Finland, a country that shares an 830-mile-long border with Russia, announced this week that it is to halve its cap on the number of visa applications from Russian citizens.
Currently, 1,000 Russians can apply for Finnish visas each day, but as of September 1 that number will drop to 500. Jussi Tanner, director general for consular services at Finland’s Ministry of Foreign Affairs, told CNN that a maximum of 20% of those slots will be allocated for tourist visas, meaning no more than 100 tourist visas will be available per day.
The move comes after Estonia, another European Union nation that borders Russia, banned even Russians who already had visas from entering the country. According to Reuters, that amounts to 50,000 people.
The Czech Republic and Latvia have also been supportive of visa bans and have also taken measures to restrict Russians from traveling into the EU.
The proposal was first floated by Ukrainian President Volodymyr Zelensky, who wants to stop Russians from entering the bloc, where they can then travel freely for 90 days in the EU’s common travel zone, the Schengen area.
Not everyone agrees. German Chancellor Olaf Scholz says that while it is important to sanction those in Russian President Vladimir Putin’s inner circle, Europeans need to “also understand that there are a lot of people fleeing from Russia because they disagree with the Russian regime.”
A senior German diplomat told CNN that Scholz’s argument is not based in fact, “as anyone can apply for a humanitarian visa.” The diplomat believes that Scholz is mostly attempting to “balance his own party which is split between those who want dialogue with Russia and those who want to appear hard.”
Advocates of limiting Russian visas believe the argument is quite clear.
Alexander Stubb, a former Finnish Prime Minister and foreign minister who had previously advocated for visa liberalization with Russia, told CNN: “It’s a sad state of affairs, but the price of war has to be felt by Russian citizens.”
He said that “the only way in which the hearts and the minds of the Russian people can be changed is for them to understand what Putin is doing is a blatant violation of international law. That means a total visa ban on Russians.”
Rasa Juknevičienė, a former Lithuanian defense minister and current member of the European Parliament, says that “first and foremost, this is a security issue.”
“Russian citizens travel to the EU mainly via Finland and Estonia. The official services of the countries are under enormous pressure. Russia is controlled by KGB legacy structures, which exploit the openness of the Schengen countries for various operations,” Juknevičienė told CNN.
It’s unlikely that European leaders will reach a full agreement on this issue. While the EU has been largely united since the start of the war and has come together to place serious economic sanctions on Russia, there is a geographical reality that complicates any consensus between 27 countries with vastly different economic and political priorities.
Countries in the west and south of the EU, who are somewhat protected from Kremlin aggression due to sheer distance, are quick to remind hawks that Russia is a very large part of the wider region of Europe.
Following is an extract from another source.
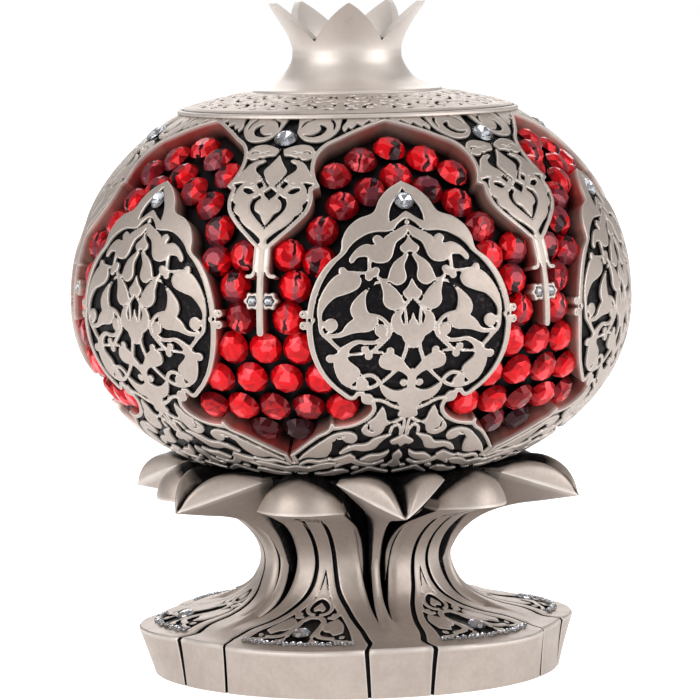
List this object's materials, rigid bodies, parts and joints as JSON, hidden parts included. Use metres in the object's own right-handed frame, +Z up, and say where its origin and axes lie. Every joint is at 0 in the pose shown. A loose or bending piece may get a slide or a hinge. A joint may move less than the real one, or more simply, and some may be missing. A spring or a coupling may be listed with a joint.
{
  "type": "pomegranate ornament",
  "caption": "Round pomegranate table ornament with a sunk bed of red stones, carved medallions and pendants, a pointed crown, and a waisted petalled stand with a broad plinth.",
  "frame": {"origin": "middle of the plinth's flat underside", "axes": "+Z up through the stem, the fruit and the crown; a medallion faces -Y and a pendant faces 30 degrees round from it"},
  "size_m": [0.1476, 0.1476, 0.176],
  "materials": {
    "silver_casting": "cast resin in warm champagne-silver metallic paint, satin, recesses blackened, raised edges worn brighter",
    "clear_crystal": "clear faceted flat-backed stone",
    "red_stone": "ruby red faceted flat-backed stone with a foiled back"
  },
  "bodies": {
    "root": {"stand": "silver_casting", "fruit": "silver_casting", "cap": "silver_casting", "crystal_medallion_1": "clear_crystal", "crystal_medallion_2": "clear_crystal", "crystal_medallion_3": "clear_crystal", "crystal_medallion_4": "clear_crystal", "crystal_medallion_5": "clear_crystal", "crystal_medallion_6": "clear_crystal", "crystal_pendant_1": "clear_crystal", "crystal_pendant_2": "clear_crystal", "crystal_pendant_3": "clear_crystal", "crystal_pendant_4": "clear_crystal", "crystal_pendant_5": "clear_crystal", "crystal_pendant_6": "clear_crystal", "crystal_foot_1": "clear_crystal", "crystal_foot_2": "clear_crystal", "crystal_foot_3": "clear_crystal", "crystal_foot_4": "clear_crystal", "crystal_foot_5": "clear_crystal", "crystal_foot_6": "clear_crystal", "crystal_rosette_1_left": "clear_crystal", "crystal_rosette_1_right": "clear_crystal", "crystal_rosette_2_left": "clear_crystal", "crystal_rosette_2_right": "clear_crystal", "crystal_rosette_3_left": "clear_crystal", "crystal_rosette_3_right": "clear_crystal", "crystal_rosette_4_left": "clear_crystal", "crystal_rosette_4_right": "clear_crystal", "crystal_rosette_5_left": "clear_crystal", "crystal_rosette_5_right": "clear_crystal", "crystal_rosette_6_left": "clear_crystal", "crystal_rosette_6_right": "clear_crystal"}
  },
  "joints": []
}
It is therefore not only extremely difficult, but probably not particularly productive, to simply ignore Russia. Once the war is over, European economies will want to re-establish ties with Russia. Not only is this beneficial to those countries, but it could also prove valuable in a post-conflict propaganda war to convince average Russians of the benefits of European values.
Strategically, most serious figures also agree that any post-war European security plans will have to involve Russia, and it’s far better that Moscow is proactively involved and working with its European neighbors.
At the other end of the spectrum, there are those countries such as Poland, Estonia, Lithuania and Latvia who have already suffered at the hands of Russia quite a lot, both at the hands of the oppressive dictatorship of the Soviet Union and more recently from the threat of Putin’s Kremlin.
These are the competing factors that make handling Putin and Russia so complicated.
Will the EU work with Putin if he remains in power after the war? If not, how different must the regime that follows be from Putin’s to satisfy the bloc? What would need to be included in a hypothetical treaty to assure different European leaders that Russia will not provoke further conflict? What might the EU be willing to concede in order to broker a peace? It’s worth remembering throughout all of this that Ukraine is now a candidate for EU membership.
All of these big questions create smaller questions, including what should be done during the conflict on visas. And the longer the war goes on, as the West’s options for sanctions and retaliation become increasingly limited, the more of these questions will emerge.
The hard reality is that these smaller questions, headaches in themselves, must be balanced against whatever is the best-case, long-term outcome of this bleak period. And the blunt truth is that one thing will never change: Europe cannot simply ignore Russia.
Correction: This story has been updated to reflect that Rasa Juknevičienė is a politician from Lithuania.